Challenge Mapping in Pakistan [Presentation from the Sharing Learning from Polio SBC Side Event at the 2022 SBCC Summit]

United Nations Children's Fund (UNICEF) Pakistan
"So along with communities, we started mapping challenges...and then we...can have some solutions for some of the important areas where we can minimize the resistance for polio vaccination."
In this presentation, delivered at the Sharing Learning from Polio SBC: Misinformation, Social Data and Conflict side event at the 2022 International SBCC Summit, Jahan Uddin describes "challenge mapping", a well-designed tool to identify the key challenges around polio vaccination in endemic zones of Pakistan. Challenge mapping involves collecting social data and qualitative information at the granular level, which helps address local issues in high-risk areas and ultimately supports efforts to minimise resistance to polio vaccination in Pakistan.

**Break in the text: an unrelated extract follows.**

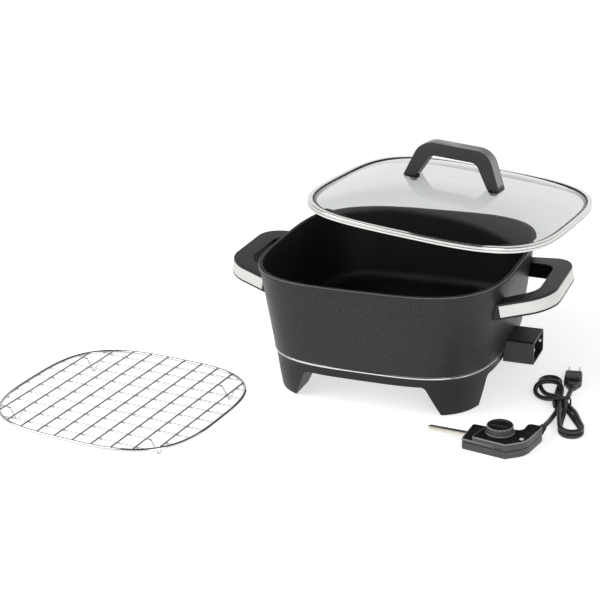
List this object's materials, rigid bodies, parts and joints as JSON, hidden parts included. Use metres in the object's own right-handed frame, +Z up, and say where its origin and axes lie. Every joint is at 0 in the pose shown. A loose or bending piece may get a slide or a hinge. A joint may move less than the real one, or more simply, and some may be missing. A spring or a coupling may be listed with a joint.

An area is considered to be high risk when oral polio vaccine (OPV) refusals are high, such as among Pashtun populations. In these areas, there are serious trust issues between the government and communities, specifically because of the war in South Waziristan and North Waziristan that began in 2004, and in other parts of the Federally Administered Tribal Area (FATA). Many Pashtun people in these areas believe that those who are coming to vaccinate their children are a threat to them because of a Western conspiracy against Muslims and, specifically, Pashtuns. These super-high-risk union councils (SHRUCs) also have severe lack of basic civic services, which further fuels their complaint that the government only cares about polio, not about other problems.
In brief, as Uddin explains, challenge mapping begins with a post-campaign review that informs the profiling of refusal children. It includes a risk analysis/vulnerability assessment (the children who have poor routine immunisation coverage, who are living in slum areas, etc.) and identification of community stakeholders. The action that ensues involves engaging those stakeholders - really sitting with people and listening to their concerns about OPV and beyond - as well as co-creating social and behaviour change (SBC) interventions with the communities to address issues and to track and measure progress over time.
Previously, the approach was to address refusals by the Pashtun community as one entity, which means that messages engaging political leadership were mostly targeting Central Khyber Pakhtunkhwa (KP), but these messages were not working in those areas where there are communities from FATA and Quetta blocks and even from some of the blocks from Afghanistan. UNICEF began to realise that most of the refusals are from Mashud or Afridi tribes and/or the Akakhil from Afghanistan, as well as from Suliman Khel and Quetta blocks. Thus, UNICEF started identifying real opinion leaders from those specific tribes. When UNICEF engaged those tribal, political, and religious leaders that belong to their sect, as well as those doctors and faith healers they believe, then UNICEF started getting some results in those areas: minimising more than 70% of refusals.
Notably, such efforts cannot simply coalesce around one (OPV) campaign; the community engagement must continue throughout the year to ensure 100% of results in every polio vaccination campaign.
Among the audience questions and observations raised was one concerning the root causes of refusals in slum areas, based on the social data Uddin has collected and/or reviewed. He responded that the idea of a Western conspiracy (e.g., that OPV may cause infertility, perhaps purposefully) has fueled much of the Pashtun mistrust. The need for basic facilities in slum areas is so great that the people can grow suspicious about the push for polio vaccination to the exclusion of other services. Uddin commented on the role religious leaders are playing in addressing some of this suspicion. UNICEF has created a guide for these leaders that focuses on promoting health-seeking behaviours. They can use this guide in the work they do in the community. In addition to participating in door-to-door vaccination sessions, mobilisers have been present outside churches. In some of the places where there were refusals, UNICEF engaged the Madrasas or religious leaders to talk about OPV during religious services by saying there is a disease that's in the community and that most people need to be vaccinated.